* **Data for processing**
[start]

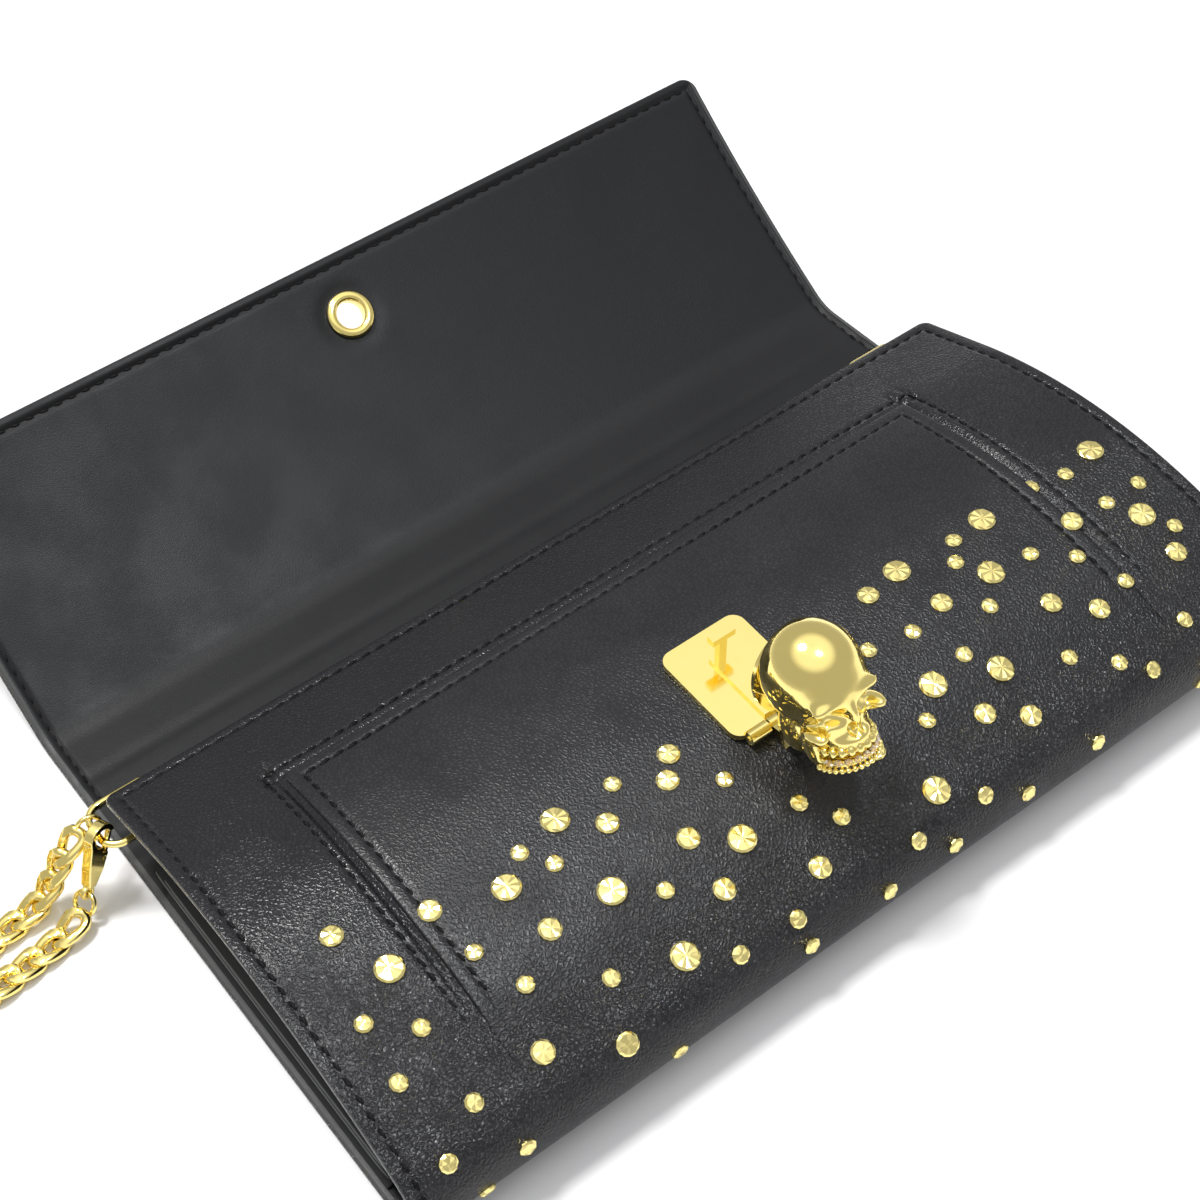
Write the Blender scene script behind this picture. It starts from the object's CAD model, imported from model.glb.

[end]
[start]

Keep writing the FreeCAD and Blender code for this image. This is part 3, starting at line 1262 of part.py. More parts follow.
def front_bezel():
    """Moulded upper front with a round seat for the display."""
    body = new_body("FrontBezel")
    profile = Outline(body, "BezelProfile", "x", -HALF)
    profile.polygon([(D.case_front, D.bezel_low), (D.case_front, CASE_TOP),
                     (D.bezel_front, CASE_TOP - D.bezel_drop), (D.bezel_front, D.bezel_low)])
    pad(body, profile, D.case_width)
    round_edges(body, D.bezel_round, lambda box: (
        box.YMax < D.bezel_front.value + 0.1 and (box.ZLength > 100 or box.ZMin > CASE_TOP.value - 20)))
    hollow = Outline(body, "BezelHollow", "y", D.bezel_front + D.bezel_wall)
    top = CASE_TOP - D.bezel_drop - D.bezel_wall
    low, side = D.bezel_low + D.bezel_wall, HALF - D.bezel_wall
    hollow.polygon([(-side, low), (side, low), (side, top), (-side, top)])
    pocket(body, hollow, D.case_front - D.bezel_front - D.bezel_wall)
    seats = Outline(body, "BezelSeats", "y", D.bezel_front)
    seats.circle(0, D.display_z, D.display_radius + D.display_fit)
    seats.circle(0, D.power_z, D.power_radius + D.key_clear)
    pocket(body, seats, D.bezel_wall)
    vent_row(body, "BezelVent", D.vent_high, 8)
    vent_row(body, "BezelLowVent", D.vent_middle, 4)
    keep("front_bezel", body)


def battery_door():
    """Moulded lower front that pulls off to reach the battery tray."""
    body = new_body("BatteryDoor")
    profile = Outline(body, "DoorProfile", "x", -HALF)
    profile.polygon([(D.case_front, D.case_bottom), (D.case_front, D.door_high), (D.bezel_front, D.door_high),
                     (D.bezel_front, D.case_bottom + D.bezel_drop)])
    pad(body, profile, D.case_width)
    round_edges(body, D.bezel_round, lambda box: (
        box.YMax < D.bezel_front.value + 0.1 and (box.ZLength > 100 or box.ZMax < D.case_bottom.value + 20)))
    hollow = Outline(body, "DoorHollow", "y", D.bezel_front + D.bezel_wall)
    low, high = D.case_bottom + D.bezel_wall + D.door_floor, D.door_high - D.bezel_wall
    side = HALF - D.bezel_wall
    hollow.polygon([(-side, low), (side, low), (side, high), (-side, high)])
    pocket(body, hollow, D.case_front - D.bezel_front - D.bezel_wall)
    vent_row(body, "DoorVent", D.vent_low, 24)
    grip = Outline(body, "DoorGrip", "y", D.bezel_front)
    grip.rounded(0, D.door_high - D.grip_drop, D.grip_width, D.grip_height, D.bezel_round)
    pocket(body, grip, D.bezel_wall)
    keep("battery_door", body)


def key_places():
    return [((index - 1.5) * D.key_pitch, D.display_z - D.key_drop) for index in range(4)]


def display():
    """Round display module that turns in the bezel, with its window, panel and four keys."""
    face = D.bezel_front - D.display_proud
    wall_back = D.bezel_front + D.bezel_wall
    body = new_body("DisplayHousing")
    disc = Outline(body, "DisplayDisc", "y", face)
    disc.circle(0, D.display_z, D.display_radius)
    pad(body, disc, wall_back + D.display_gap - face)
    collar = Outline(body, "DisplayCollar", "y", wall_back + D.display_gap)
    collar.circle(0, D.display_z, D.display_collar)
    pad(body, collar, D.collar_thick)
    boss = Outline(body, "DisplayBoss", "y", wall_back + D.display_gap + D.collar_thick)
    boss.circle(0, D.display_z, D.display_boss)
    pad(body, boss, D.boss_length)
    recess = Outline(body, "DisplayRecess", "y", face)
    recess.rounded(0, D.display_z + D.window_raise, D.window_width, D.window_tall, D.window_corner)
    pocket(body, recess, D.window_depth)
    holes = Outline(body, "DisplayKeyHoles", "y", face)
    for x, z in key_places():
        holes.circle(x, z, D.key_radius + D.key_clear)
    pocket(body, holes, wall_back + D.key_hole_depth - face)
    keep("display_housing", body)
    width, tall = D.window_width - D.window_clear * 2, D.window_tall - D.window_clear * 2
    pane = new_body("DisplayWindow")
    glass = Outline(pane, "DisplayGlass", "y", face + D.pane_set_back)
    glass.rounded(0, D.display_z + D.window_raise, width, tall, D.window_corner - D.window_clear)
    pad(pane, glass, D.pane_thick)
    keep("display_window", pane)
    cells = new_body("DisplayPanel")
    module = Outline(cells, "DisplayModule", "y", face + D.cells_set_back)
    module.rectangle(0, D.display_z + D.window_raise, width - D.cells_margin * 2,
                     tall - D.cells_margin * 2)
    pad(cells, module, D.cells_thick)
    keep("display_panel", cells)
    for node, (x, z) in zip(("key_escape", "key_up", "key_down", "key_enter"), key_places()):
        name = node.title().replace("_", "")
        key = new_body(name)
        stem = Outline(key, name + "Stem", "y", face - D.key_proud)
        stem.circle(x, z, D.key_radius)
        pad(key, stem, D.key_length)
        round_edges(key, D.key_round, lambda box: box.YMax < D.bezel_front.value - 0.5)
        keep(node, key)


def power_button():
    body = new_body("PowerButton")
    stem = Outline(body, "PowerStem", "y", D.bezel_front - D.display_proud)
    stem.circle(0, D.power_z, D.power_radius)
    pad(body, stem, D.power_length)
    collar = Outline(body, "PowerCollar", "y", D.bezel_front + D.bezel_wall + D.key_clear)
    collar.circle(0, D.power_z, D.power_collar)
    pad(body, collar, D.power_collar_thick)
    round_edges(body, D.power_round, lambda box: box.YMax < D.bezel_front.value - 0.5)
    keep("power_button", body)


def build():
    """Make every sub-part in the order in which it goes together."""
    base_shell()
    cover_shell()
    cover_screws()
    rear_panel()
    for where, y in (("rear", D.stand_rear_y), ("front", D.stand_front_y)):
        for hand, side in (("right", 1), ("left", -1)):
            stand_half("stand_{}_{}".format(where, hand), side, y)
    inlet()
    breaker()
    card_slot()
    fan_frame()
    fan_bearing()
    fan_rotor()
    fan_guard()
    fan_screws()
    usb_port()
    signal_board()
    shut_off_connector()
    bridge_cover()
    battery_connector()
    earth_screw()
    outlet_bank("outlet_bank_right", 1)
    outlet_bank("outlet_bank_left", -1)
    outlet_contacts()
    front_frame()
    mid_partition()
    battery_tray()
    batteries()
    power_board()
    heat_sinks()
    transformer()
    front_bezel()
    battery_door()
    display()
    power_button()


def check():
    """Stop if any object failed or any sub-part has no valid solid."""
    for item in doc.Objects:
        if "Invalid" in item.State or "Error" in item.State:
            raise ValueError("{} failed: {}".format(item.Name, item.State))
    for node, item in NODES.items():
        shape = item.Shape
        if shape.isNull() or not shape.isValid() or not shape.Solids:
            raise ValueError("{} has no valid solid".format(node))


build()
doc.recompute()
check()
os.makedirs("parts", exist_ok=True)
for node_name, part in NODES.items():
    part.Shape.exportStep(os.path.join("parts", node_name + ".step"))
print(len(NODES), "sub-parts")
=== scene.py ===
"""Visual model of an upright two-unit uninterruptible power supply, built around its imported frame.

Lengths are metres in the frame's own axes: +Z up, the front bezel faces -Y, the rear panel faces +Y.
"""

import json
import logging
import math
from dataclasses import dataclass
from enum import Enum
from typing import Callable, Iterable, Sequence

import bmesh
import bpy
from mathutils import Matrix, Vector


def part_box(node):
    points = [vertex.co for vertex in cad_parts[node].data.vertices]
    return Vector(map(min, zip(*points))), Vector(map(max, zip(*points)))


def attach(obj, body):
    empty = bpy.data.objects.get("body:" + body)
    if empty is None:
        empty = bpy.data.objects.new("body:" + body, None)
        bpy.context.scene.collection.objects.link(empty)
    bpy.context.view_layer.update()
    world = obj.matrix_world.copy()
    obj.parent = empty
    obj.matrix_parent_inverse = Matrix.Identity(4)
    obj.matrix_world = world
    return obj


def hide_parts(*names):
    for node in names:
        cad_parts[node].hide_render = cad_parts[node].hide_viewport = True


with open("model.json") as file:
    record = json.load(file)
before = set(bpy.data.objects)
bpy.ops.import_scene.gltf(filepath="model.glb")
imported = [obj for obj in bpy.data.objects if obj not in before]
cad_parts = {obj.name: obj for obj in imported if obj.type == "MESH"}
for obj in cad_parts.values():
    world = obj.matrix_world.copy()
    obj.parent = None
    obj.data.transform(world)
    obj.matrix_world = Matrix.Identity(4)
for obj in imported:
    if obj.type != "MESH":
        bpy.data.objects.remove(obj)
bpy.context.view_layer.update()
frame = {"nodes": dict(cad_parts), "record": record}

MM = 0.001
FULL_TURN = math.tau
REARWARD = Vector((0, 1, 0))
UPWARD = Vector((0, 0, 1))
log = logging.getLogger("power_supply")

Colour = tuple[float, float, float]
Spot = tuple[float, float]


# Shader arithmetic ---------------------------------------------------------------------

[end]

* **Written problem**
Using the records above, select and copy every line that has the word "this".

* **Exercise solution**
Write the Blender scene script behind this picture. It starts from the object's CAD model, imported from model.glb.
Keep writing the FreeCAD and Blender code for this image. This is part 3, starting at line 1262 of part.py. More parts follow.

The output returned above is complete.